_Work instructions:_ Below this line is a set of entries; quote exactly the lines from the line that contains "Keep writing the" to the line that contains "0.5 * beyond))", both lines included.

_Records provided:_
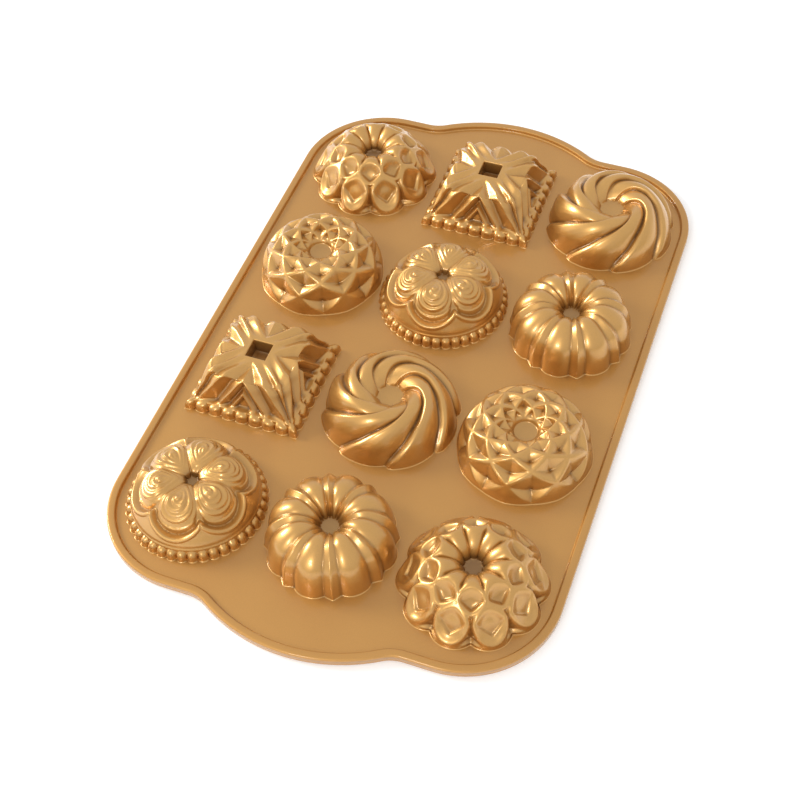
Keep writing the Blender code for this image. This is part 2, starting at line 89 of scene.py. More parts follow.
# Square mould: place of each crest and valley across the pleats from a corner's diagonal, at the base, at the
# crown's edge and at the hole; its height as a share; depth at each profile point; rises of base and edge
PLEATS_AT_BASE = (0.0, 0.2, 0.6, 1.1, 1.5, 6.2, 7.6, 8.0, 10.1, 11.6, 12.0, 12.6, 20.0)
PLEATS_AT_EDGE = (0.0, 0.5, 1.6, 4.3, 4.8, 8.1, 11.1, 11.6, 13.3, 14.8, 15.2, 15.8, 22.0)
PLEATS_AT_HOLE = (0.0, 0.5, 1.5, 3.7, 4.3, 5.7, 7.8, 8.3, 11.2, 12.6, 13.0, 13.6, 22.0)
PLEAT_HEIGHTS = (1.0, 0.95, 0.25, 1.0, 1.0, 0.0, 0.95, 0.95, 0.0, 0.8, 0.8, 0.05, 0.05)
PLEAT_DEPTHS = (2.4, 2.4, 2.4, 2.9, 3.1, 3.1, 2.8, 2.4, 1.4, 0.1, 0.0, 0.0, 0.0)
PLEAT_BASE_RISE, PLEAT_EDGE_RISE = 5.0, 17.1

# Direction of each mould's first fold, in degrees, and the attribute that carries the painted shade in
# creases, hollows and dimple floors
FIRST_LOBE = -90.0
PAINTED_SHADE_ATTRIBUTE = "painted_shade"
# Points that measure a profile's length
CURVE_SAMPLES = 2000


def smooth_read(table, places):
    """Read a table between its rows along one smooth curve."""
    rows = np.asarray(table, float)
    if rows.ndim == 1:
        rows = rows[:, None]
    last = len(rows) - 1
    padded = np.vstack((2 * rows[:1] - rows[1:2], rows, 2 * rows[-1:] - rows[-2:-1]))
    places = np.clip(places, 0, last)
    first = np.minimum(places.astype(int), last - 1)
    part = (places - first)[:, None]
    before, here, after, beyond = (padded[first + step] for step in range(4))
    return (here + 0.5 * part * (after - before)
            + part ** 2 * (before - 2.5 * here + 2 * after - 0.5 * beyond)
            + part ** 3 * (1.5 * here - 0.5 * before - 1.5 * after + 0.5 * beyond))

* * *

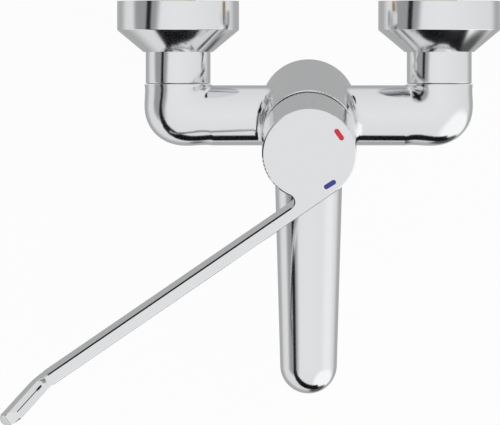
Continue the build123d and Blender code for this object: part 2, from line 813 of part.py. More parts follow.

* * *

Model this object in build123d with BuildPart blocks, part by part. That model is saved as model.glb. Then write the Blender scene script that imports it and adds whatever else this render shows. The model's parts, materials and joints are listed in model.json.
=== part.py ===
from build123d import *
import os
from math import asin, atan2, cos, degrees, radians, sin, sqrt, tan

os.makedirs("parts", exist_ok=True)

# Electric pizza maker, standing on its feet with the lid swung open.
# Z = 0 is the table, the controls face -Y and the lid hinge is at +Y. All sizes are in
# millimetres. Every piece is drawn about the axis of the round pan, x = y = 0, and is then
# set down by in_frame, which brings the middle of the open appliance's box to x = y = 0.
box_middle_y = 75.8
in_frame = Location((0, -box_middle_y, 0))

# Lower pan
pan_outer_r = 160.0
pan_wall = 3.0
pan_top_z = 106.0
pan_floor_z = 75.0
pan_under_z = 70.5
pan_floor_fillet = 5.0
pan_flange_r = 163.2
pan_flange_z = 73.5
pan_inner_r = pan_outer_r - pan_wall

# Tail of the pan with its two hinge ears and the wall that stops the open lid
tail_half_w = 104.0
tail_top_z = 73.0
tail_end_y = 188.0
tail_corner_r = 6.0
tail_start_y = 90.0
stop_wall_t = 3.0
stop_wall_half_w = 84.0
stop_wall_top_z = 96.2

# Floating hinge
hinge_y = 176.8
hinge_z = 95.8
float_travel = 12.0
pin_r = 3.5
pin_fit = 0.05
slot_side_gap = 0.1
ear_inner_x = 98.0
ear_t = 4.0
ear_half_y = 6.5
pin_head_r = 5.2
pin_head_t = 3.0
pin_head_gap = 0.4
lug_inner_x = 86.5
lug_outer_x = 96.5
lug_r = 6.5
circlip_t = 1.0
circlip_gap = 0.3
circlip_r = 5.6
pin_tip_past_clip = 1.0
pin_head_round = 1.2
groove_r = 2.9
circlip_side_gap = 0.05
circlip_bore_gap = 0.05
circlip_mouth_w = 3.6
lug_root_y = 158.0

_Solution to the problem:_
Keep writing the Blender code for this image. This is part 2, starting at line 89 of scene.py. More parts follow.
# Square mould: place of each crest and valley across the pleats from a corner's diagonal, at the base, at the
# crown's edge and at the hole; its height as a share; depth at each profile point; rises of base and edge
PLEATS_AT_BASE = (0.0, 0.2, 0.6, 1.1, 1.5, 6.2, 7.6, 8.0, 10.1, 11.6, 12.0, 12.6, 20.0)
PLEATS_AT_EDGE = (0.0, 0.5, 1.6, 4.3, 4.8, 8.1, 11.1, 11.6, 13.3, 14.8, 15.2, 15.8, 22.0)
PLEATS_AT_HOLE = (0.0, 0.5, 1.5, 3.7, 4.3, 5.7, 7.8, 8.3, 11.2, 12.6, 13.0, 13.6, 22.0)
PLEAT_HEIGHTS = (1.0, 0.95, 0.25, 1.0, 1.0, 0.0, 0.95, 0.95, 0.0, 0.8, 0.8, 0.05, 0.05)
PLEAT_DEPTHS = (2.4, 2.4, 2.4, 2.9, 3.1, 3.1, 2.8, 2.4, 1.4, 0.1, 0.0, 0.0, 0.0)
PLEAT_BASE_RISE, PLEAT_EDGE_RISE = 5.0, 17.1

# Direction of each mould's first fold, in degrees, and the attribute that carries the painted shade in
# creases, hollows and dimple floors
FIRST_LOBE = -90.0
PAINTED_SHADE_ATTRIBUTE = "painted_shade"
# Points that measure a profile's length
CURVE_SAMPLES = 2000


def smooth_read(table, places):
    """Read a table between its rows along one smooth curve."""
    rows = np.asarray(table, float)
    if rows.ndim == 1:
        rows = rows[:, None]
    last = len(rows) - 1
    padded = np.vstack((2 * rows[:1] - rows[1:2], rows, 2 * rows[-1:] - rows[-2:-1]))
    places = np.clip(places, 0, last)
    first = np.minimum(places.astype(int), last - 1)
    part = (places - first)[:, None]
    before, here, after, beyond = (padded[first + step] for step in range(4))
    return (here + 0.5 * part * (after - before)
            + part ** 2 * (before - 2.5 * here + 2 * after - 0.5 * beyond)
            + part ** 3 * (1.5 * here - 0.5 * before - 1.5 * after + 0.5 * beyond))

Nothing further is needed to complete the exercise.